The battle to succeed him turned political after Alexander Prokopchuk, a former major general in Russia’s Ministry of the Interior, emerged as one of the favorites to get the job, a prospect that alarmed critics of President Vladimir Putin.
Russian dissident and former oil tycoon Mikhail Khodorkovsky on Tuesday gave a news conference in London alongside U.S.-born Kremlin critic Bill Browder at which both warned against Prokopchuk’s election, saying it would make it easier for the Kremlin to manipulate Interpol. Moscow has rejected such claims.
“Appointing such a person to the head of the international policing organization would not only damage the reputation of all Interpol member states, but would carry a grave threat to those who may be considered potential victims of political persecution,” said Khodorkovsky.
Putin freed Khodorkovsky in 2013 after he had spent a decade in jail for fraud, a charge Khodorkovsky said was fabricated to punish him for funding political opposition to Putin.
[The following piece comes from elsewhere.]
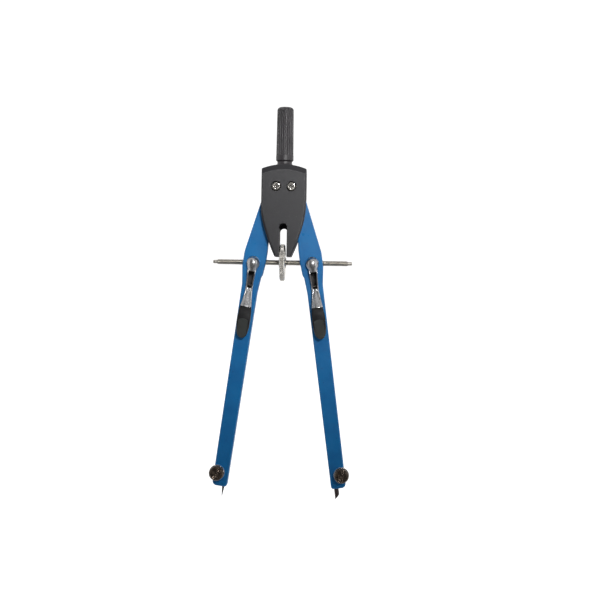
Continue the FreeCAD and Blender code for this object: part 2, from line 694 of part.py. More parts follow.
def pad_profile():
    """The pad's side view: back, hollow upper face, ridge and lower facet."""
    start = V(-FAR, PAD_TOP_FRONT, -PAD_TOP)
    ridge = V(-FAR, PAD_FRONT, -PAD_RIDGE)
    hollow = (start + ridge) / 2 + V(0, PAD_HOLLOW, 0)
    foot = V(-FAR, PAD_FOOT_FRONT, -PAD_BOTTOM)
    heel = V(-FAR, PAD_BACK, -PAD_BOTTOM)
    back = V(-FAR, PAD_BACK, -PAD_TOP)
    outline = Part.Wire([
        Part.Arc(start, hollow, ridge).toShape(), Part.makeLine(ridge, foot),
        Part.makeLine(foot, heel), Part.makeLine(heel, back), Part.makeLine(back, start),
    ])
    return Part.Face(outline).extrude(V(2 * FAR, 0, 0))


def lever_spring():
    """The coil spring between the leg and the lever's tongue."""
    height = SPRING_SEAT - SPRING_TOP - 2 * SPRING_WIRE_RADIUS
    helix = Part.makeHelix(height / SPRING_TURNS, height, SPRING_COIL_RADIUS)
    circle = Part.makeCircle(SPRING_WIRE_RADIUS, V(SPRING_COIL_RADIUS, 0, 0), Y_AXIS)
    coil = Part.Wire(helix.Edges).makePipeShell([Part.Wire(circle)], True, True)
    coil.rotate(V(0, 0, 0), X_AXIS, 90)
    coil.translate(V(NUT_SIDE, SPRING_SEAT - SPRING_WIRE_RADIUS, -SPRING_DROP))
    return coil


# ---- Points and clamp screws ----
def needle():
    """The needle: a shank as thick as the lead, then a slender cone down to its tip."""
    tip = tip_drop(NEEDLE_SIDE)
    profile = [(0, -NEEDLE_TOP), (POINT_RADIUS, -NEEDLE_TOP), (POINT_RADIUS, -NEEDLE_SHOULDER),
               (NEEDLE_CONE_RADIUS, -NEEDLE_SHOULDER), (NEEDLE_TIP_RADIUS, -tip), (0, -tip)]
    return turned(profile, V(NEEDLE_SIDE, 0, 0), Z_AXIS)


def tip_drop(side_distance):
    """How far down the leg a point at that distance meets the paper."""
    lean = radians(LEG_LEAN)
    return (PIVOT_HEIGHT + side_distance * sin(lean)) / cos(lean)


def lead():
    """The lead, ground to a chisel by one slanting face on its outer side."""
    inner = LEAD_SIDE - POINT_RADIUS
    tip = tip_drop(inner)
    body = post(POINT_RADIUS, -tip, -LEAD_TOP, x=LEAD_SIDE)
    reach = 2 * POINT_RADIUS + OVER
    bevel = [(inner, -tip), (inner + reach, -tip), (inner + reach, -tip + reach)]
    return body.cut(plate(bevel, -FAR, FAR))


def clamp_screw():
    """The knurled thumbscrew that closes the split clamp."""
    back = -HALF_LEG - BOSS_HEIGHT - CLAMP_WASHER_THICKNESS - 2 * GAP
    front = back - CLAMP_HEAD_THICKNESS
    head = rod(CLAMP_HEAD_RADIUS, front, back)
    head = head.makeChamfer(CLAMP_EDGE, [e for e in head.Edges if e.BoundBox.YLength < NEAR])
    knurls = [rod(CLAMP_KNURL_RADIUS, front - OVER, back + OVER, x, z)
              for x, z in round_circle(CLAMP_KNURLS, CLAMP_HEAD_RADIUS)]
    head = head.cut(Part.makeCompound(knurls))
    head = head.cut(rod(CLAMP_DIMPLE_RADIUS, front - OVER, front + CLAMP_DIMPLE_DEPTH))
    screw = fused([head, rod(CLAMP_SHANK_RADIUS, back - GAP, HALF_LEG - CLAMP_SHANK_SHORT)])
    screw.translate(V(CLAMP_SIDE, 0, -CLAMP_DROP))
    return screw


def clamp_washer():
    """The bright washer between the thumbscrew and the leg's boss."""
    back = -HALF_LEG - BOSS_HEIGHT
    return ring(CLAMP_WASHER_RADIUS, CLAMP_SHANK_RADIUS + RUNNING, back - CLAMP_WASHER_THICKNESS, back,
                CLAMP_SIDE, -CLAMP_DROP)


# ---- Spindle and wheel ----
def spindle_parts():
    """The threaded spindle, its knurled wheel and the guide rings beside the wheel."""
    half = SPINDLE_LENGTH / 2
    z = SPINDLE_Z
    spindle = fused([
        bar(SPINDLE_RADIUS, WHEEL_OFFSET - half + TIP_LENGTH, WHEEL_OFFSET + half - TIP_LENGTH, z=z),
        bar(TIP_RADIUS, WHEEL_OFFSET - half, WHEEL_OFFSET + half, z=z),
    ])
    near = WHEEL_OFFSET - WHEEL_WIDTH / 2
    far = WHEEL_OFFSET + WHEEL_WIDTH / 2
    wheel = bar(WHEEL_RADIUS, near, far, z=z)
    wheel = wheel.makeChamfer(WHEEL_EDGE, [e for e in wheel.Edges if e.BoundBox.XLength < NEAR])
    knurls = [bar(WHEEL_KNURL_RADIUS, near - OVER, far + OVER, y, z + up)
              for y, up in round_circle(WHEEL_KNURLS, WHEEL_RADIUS)]
    wheel = wheel.cut(Part.makeCompound(knurls)).cut(bar(SPINDLE_RADIUS, near - OVER, far + OVER, z=z))
    guides = []
    for start in (near - GAP - GUIDE_THICKNESS, far + GAP):
        disc = bar(GUIDE_RADIUS, start, start + GUIDE_THICKNESS, z=z)
        guides.append(disc.cut(bar(SPINDLE_RADIUS + RUNNING, -FAR, FAR, z=z)))
    save("spindle", spindle)
    save("spindle_wheel", wheel)
    save("wheel_guides", Part.makeCompound(guides))


def leg_parts():
    """Everything that both legs carry."""
    on_leg = {
        "release_lever": release_lever(),
        "lever_pad": lever_pad(),
        "jaw_clip": jaw_clip(),
        "lever_pin": lever_pin(LEVER_PIN_RADIUS),
        "lever_spring": lever_spring(),
        "clamp_screw": clamp_screw(),
        "clamp_washer": clamp_washer(),
    }
    on_spindle = {"swivel_nut": swivel_nut(), "thread_jaw": thread_jaw()}
    for name, side in SIDES.items():
        save(f"leg_{name}", leg(side))
        for piece, shape in on_leg.items():
            save(f"{piece}_{name}", place_on_leg(shape, side))
        for piece, shape in on_spindle.items():
            save(f"{piece}_{name}", at_nut(shape, side))
    save("needle", place_on_leg(needle(), LEFT))
    save("lead", place_on_leg(lead(), RIGHT))


def main():
    os.makedirs(OUT, exist_ok=True)
    head_parts()
    pivot_parts()
    handle_parts()
    leg_parts()
    spindle_parts()


main()
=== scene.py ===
"""Looks for the quick-setting drawing compass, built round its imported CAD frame."""

import json
from math import cos, pi, radians, sin, sqrt

import bmesh
import bpy
from mathutils import Matrix, Vector


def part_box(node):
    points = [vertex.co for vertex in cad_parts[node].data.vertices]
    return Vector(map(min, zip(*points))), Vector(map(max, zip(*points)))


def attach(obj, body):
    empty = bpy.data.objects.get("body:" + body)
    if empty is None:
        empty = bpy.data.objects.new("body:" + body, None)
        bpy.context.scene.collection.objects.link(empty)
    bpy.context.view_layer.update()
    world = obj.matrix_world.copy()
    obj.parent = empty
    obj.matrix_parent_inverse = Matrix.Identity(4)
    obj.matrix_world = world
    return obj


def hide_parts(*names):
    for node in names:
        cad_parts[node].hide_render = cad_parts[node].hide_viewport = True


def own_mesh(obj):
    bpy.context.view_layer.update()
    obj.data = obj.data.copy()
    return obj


MM = 0.001
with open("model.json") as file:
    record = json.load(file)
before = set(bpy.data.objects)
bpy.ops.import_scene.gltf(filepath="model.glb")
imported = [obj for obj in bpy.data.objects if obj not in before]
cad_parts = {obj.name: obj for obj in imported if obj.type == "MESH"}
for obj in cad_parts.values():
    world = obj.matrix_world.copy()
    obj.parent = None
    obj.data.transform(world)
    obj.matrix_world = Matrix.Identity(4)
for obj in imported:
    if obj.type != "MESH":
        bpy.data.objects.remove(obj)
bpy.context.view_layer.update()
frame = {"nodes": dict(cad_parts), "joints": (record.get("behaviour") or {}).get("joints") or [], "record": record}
NODES = frame["nodes"]
JOINTS = {joint["name"]: joint for joint in frame["joints"]}
BODY_OF = {node: body for body, nodes in frame["record"]["behaviour"]["bodies"].items() for node in nodes}
POINT_SLIDES = {"left": "needle_slide", "right": "lead_slide"}
SIDES = tuple(POINT_SLIDES)


# ---------------------------------------- places taken from the frame
def place_of(joint):
    """Where a joint's axis passes, in metres."""
    return Vector(JOINTS[joint]["pos_m"])


class LegFrame:
    """One leg's axes: out from the other leg, straight back, and down the leg, from its pivot."""

    def __init__(self, side):
        sign = 1 if side == "right" else -1
        self.pivot = place_of(f"{side}_leg_swing")
        self.down = Vector(JOINTS[POINT_SLIDES[side]]["axis"]).normalized()
        self.out = Vector((-self.down.z * sign, 0, self.down.x * sign))
        self.back = Vector((0, 1, 0))

    def point(self, out, back, down):
        """A point from its distances along the leg's axes, in millimetres, as metres."""
        return self.pivot + (self.out * out + self.back * back + self.down * down) * MM

    def find(self, point):
        """The distances of a point along the leg's axes, in millimetres."""
        offset = (Vector(point) - self.pivot) / MM
        return offset.dot(self.out), offset.dot(self.back), offset.dot(self.down)


LEGS = {side: LegFrame(side) for side in SIDES}
SPINDLE = place_of("wheel_turn")
LEVER_OUT = LEGS["right"].find(place_of("right_lever_press"))[0]
LEG_FRONT = LEGS["right"].find(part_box("swivel_nut_right")[0])[1]


def middle(node):
    """The middle of a node's box, in metres."""
    low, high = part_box(node)
    return (low + high) / 2


def stand_in(piece, node):
    """Let a piece take the place of a CAD node, on that node's body."""
    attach(piece, BODY_OF[node])
    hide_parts(node)


# ---------------------------------------- shader nodes
def new_material(name):
    """An empty material with its node tree and its principled shader."""
    material = bpy.data.materials.new(name)
    material.use_nodes = True
    return material, material.node_tree, material.node_tree.nodes["Principled BSDF"]


def add_node(tree, kind, **settings):
    """Add a node; each setting is an unlinked input's value or a property."""
    made = tree.nodes.new(kind)
    for key, value in settings.items():
        if key in made.inputs:
            made.inputs[key].default_value = value
        else:
            setattr(made, key, value)
    return made


def coordinates(tree, stretch=(1, 1, 1)):
    """The piece's own coordinates, stretched along each axis."""
    mapping = add_node(tree, "ShaderNodeMapping", Scale=stretch)
    tree.links.new(add_node(tree, "ShaderNodeTexCoord").outputs["Object"], mapping.inputs["Vector"])
    return mapping.outputs["Vector"]


def noise(tree, scale, detail=4.0, rough=0.55, stretch=(1, 1, 1)):
    """The grey value of a noise whose grain is 1/scale metres."""
    texture = add_node(tree, "ShaderNodeTexNoise", Scale=scale, Detail=detail, Roughness=rough)
    tree.links.new(coordinates(tree, stretch), texture.inputs["Vector"])
    return texture.outputs["Fac"]


def remap(tree, value, span, target):
    """Map a value's span to a target span, clamped."""
    made = add_node(tree, "ShaderNodeMapRange")
    for key, number in zip(("From Min", "From Max", "To Min", "To Max"), (*span, *target)):
        made.inputs[key].default_value = number
    tree.links.new(value, made.inputs["Value"])
    return made.outputs["Result"]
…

The president has said he regards the businessman as a common thief.
Browder, the head of investment fund Hermitage Capital Management, has led a campaign to expose corruption and punish Russian officials he blames for the death of lawyer Sergei Magnitsky in 2009 in a Moscow prison.
“If a Russian is president of this organization the Russian will be acting on the instructions of Vladimir Putin,” said Browder, who used to support the president before becoming one of his most implacable international critics.
“To put his representative in charge of the most important international crime fighting organization is like putting the mafia in charge,” said Browder.
Russian prosecutors said on Monday they suspected Browder of ordering a string of murders, including of Magnitsky, in a twist the financier dismissed as ludicrous.